• [Collected material]:
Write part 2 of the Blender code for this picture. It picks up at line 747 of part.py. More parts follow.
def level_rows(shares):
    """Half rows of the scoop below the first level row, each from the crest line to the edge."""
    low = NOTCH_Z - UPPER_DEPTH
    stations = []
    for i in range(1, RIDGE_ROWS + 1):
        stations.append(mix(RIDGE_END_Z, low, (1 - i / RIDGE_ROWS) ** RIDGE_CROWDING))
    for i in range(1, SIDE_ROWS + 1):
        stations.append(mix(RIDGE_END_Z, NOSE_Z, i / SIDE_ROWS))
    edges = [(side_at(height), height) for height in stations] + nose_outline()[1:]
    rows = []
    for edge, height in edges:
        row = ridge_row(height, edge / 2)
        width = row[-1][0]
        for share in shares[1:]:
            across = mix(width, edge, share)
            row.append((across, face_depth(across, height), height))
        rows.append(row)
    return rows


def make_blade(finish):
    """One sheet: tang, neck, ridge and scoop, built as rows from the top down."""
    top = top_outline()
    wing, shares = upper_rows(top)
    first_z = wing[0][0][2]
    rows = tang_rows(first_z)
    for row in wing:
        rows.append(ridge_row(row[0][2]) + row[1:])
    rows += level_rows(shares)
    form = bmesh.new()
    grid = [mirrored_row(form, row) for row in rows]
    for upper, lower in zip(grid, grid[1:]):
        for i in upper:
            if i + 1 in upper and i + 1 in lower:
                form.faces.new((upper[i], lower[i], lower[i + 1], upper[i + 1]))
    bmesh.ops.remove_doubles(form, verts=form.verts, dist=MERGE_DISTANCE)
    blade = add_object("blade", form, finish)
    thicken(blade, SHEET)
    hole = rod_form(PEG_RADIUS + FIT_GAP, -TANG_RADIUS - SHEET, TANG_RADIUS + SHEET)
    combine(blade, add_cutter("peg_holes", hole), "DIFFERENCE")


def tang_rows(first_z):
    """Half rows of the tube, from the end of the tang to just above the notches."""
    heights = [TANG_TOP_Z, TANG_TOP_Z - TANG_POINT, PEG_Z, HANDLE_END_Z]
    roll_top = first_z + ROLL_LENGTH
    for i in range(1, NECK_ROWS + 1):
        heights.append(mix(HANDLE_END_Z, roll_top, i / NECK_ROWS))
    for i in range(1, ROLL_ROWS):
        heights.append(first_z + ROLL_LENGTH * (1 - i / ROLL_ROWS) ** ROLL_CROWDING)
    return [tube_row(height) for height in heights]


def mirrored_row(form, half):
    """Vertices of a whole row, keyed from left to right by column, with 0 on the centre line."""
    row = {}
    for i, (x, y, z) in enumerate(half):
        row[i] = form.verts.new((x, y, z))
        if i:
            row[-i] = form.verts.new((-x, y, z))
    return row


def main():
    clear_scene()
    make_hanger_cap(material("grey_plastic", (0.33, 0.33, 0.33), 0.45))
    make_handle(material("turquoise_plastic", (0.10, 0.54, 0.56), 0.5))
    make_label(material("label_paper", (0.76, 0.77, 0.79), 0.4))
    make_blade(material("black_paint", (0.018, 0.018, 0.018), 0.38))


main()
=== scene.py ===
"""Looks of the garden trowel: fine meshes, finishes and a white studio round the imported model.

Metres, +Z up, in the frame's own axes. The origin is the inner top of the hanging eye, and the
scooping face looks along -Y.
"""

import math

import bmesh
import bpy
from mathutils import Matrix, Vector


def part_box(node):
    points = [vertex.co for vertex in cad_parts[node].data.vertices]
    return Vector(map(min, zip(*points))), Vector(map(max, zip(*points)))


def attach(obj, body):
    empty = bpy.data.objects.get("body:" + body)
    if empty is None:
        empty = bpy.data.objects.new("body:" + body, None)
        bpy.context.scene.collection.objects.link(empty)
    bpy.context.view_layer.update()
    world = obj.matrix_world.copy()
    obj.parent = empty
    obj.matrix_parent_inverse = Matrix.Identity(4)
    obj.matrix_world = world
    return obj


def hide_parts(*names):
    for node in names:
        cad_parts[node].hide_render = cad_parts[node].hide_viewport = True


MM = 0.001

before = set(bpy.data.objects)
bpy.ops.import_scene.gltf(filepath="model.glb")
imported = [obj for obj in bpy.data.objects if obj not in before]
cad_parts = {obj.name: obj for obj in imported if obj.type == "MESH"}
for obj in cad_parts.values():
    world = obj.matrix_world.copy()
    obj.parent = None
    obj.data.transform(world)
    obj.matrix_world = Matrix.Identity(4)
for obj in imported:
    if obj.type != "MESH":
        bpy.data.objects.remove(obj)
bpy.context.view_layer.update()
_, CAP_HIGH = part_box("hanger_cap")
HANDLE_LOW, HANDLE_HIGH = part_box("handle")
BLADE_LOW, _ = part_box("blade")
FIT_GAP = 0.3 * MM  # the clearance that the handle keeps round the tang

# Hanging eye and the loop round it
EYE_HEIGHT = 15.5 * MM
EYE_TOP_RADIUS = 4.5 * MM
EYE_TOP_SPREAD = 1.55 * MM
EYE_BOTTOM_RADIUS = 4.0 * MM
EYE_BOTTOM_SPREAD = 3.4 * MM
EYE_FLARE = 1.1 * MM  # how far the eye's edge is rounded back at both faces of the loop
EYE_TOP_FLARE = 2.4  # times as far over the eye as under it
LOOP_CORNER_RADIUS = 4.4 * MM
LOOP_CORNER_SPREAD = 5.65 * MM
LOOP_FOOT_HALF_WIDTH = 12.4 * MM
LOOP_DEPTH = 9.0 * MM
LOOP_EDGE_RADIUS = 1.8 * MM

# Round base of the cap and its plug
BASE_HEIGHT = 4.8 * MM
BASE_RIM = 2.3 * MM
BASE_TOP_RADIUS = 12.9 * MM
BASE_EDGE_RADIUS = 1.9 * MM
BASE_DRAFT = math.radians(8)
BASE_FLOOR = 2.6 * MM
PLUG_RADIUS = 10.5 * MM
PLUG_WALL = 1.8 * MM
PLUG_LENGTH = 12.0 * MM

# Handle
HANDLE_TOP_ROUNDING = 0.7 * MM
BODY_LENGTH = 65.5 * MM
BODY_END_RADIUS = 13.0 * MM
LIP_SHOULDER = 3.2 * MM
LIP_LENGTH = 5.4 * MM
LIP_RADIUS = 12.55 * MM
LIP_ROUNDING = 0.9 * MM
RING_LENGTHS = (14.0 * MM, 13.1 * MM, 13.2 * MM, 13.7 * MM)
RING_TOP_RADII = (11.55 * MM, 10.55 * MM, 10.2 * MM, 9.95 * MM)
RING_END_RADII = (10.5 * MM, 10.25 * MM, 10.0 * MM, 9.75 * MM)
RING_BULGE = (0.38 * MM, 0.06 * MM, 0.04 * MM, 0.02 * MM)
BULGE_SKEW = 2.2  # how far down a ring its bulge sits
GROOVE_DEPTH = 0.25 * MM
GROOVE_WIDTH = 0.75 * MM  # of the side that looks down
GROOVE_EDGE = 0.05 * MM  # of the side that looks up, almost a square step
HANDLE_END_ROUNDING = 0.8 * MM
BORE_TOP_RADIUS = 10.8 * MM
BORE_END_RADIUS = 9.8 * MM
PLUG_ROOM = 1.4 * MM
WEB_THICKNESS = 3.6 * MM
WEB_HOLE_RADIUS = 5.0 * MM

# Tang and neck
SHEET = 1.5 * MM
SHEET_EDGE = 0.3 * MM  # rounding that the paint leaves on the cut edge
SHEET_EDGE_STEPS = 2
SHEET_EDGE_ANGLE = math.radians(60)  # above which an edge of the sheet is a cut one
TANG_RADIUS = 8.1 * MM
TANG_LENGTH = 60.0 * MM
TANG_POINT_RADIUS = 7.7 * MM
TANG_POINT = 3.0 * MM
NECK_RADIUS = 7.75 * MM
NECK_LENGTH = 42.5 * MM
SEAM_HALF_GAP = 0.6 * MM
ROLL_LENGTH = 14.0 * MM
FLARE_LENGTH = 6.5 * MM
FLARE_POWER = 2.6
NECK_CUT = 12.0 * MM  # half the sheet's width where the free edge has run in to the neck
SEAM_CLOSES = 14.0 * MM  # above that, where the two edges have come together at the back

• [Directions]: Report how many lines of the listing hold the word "context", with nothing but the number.

• [Result below]: 3